6/10
Great setting, bland story
28 April 2013
Warning: Spoilers
I guess to begin I'll summarize the movie as I saw it. Initially, the story starts out with an ordinary female student experiencing the minor ups and downs of secondary school. This goes on for a while, but the real action begins when the protagonist saves a cat crossing the street and is drawn into the bizarre, fantastic, and wonderful world of sentient talking cats. The cat world was so original and absurd that I found myself frequently laughing out loud with delight as I watched. Eventually the protagonist gets out of an arranged marriage and makes her way back to the human world with the help of some friendly cats and some animated statues. Along the way she has gained confidence in herself, or something like that.

From the summary, you can tell that this is a pretty typical hero's journey / coming of age type of story. Unfortunately, the movie was too short for the story to properly develop. At an hour and a quarter of run time, there is simply not enough room to create and develop characters, introduce a fantastical world, and carry out a plot before the ending. The result was that these various elements (characterization, setting, and plot) all competed for screen time and none of them were really done justice.

This was not helped by the writing and characterization, which were quite weak and formulaic. In particular, the supposed personal transformation the protagonist experiences is just not believable. The protagonist is so little developed (she spends most of her time making various dismayed gasps) that she really functions more as a MacGuffin on legs than an actual character.

Of the three elements of narrative -- character, plot, and setting, I felt the setting was the best developed. As I mentioned before, I loved the sheer ridiculousness of the Cat Kingdom, somewhat reminiscent of the imperial court of feudal Japan, as well as the dollhouse-coming- to-life aesthetic of the Cat Bureau. Of course, we only get to see a small part of this world, but I felt like the setting had greater potential that could've been explored in more depth.
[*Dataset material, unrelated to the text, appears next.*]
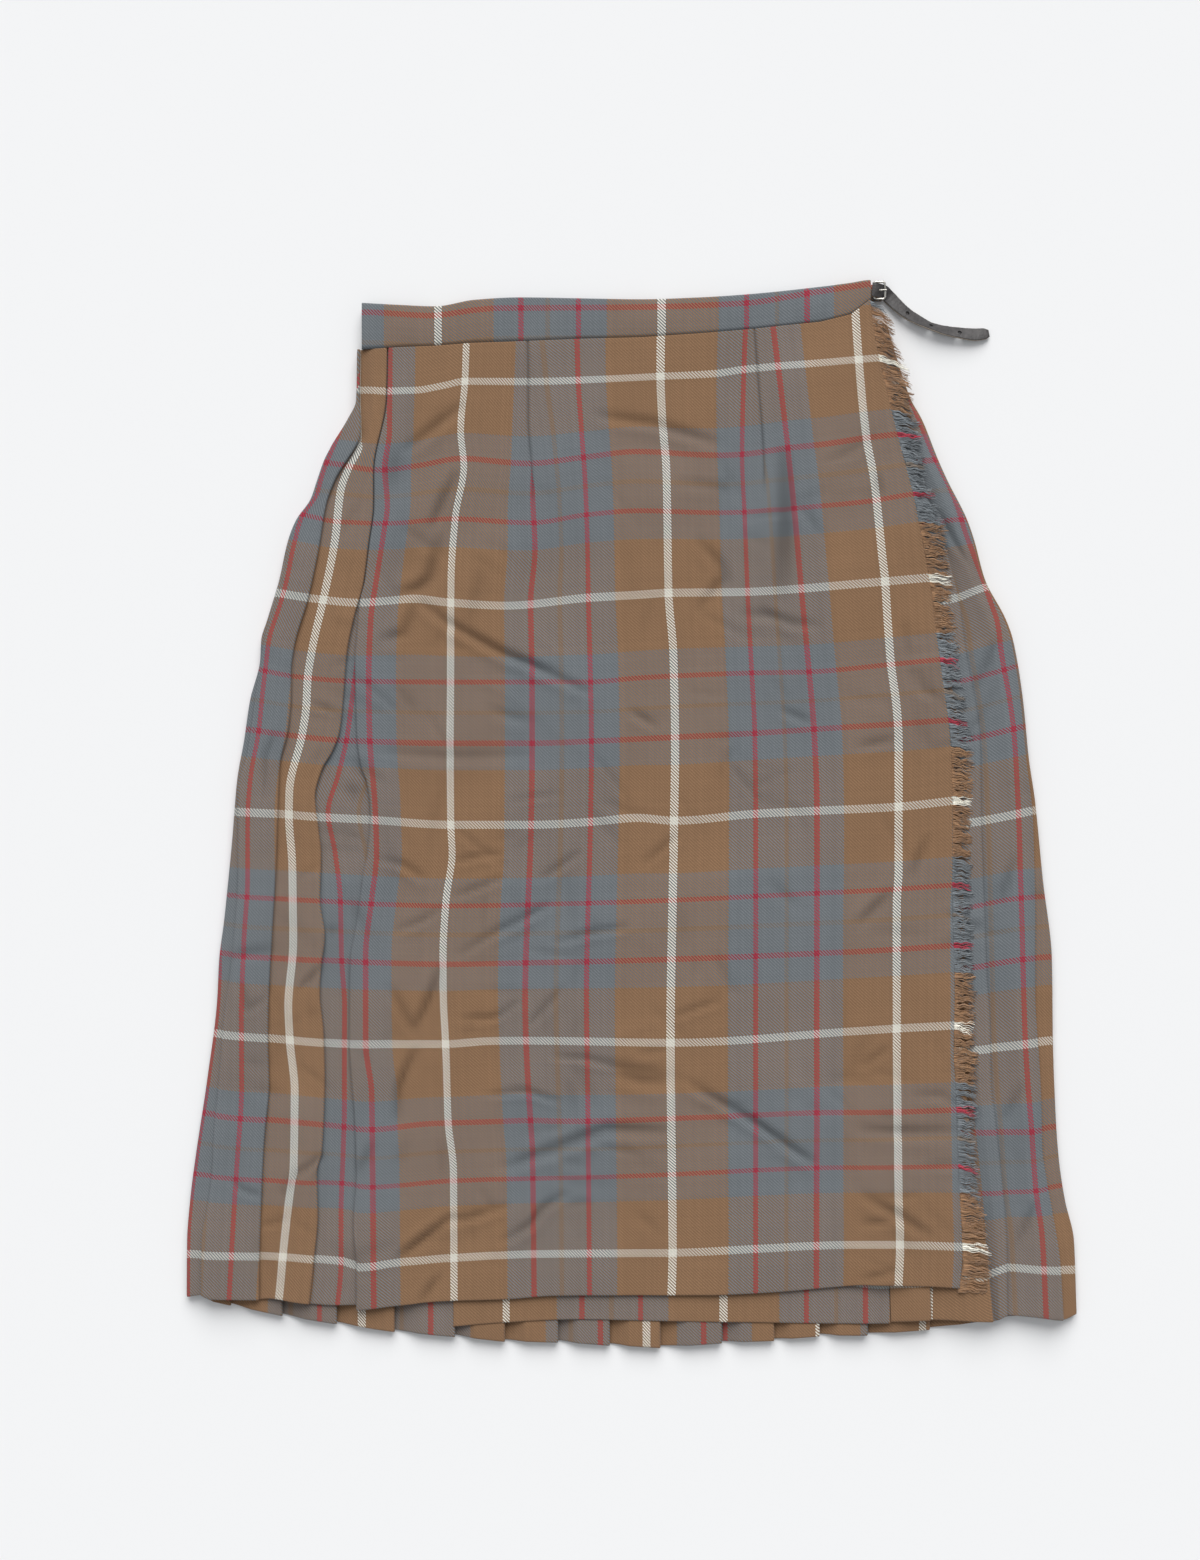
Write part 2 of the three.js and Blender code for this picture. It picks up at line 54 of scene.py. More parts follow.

If the creators intended to make the movie a travelogue of the Cat Kingdom, they should have tightened up the story to spend as much time as possible in the fantasy world, and removed some of the irrelevant details from the protagonist's home life. On the other hand, if they wanted to tell an actual story, they should have taken more time to do so and maybe put some real effort into the writing and character development. They could've even done both if the movie were longer. Instead, they aimed somewhere in the middle and achieved neither.

As a complete work, I'd consider this movie a failure, but I'm giving it 6 stars for the imaginative world and for making me laugh.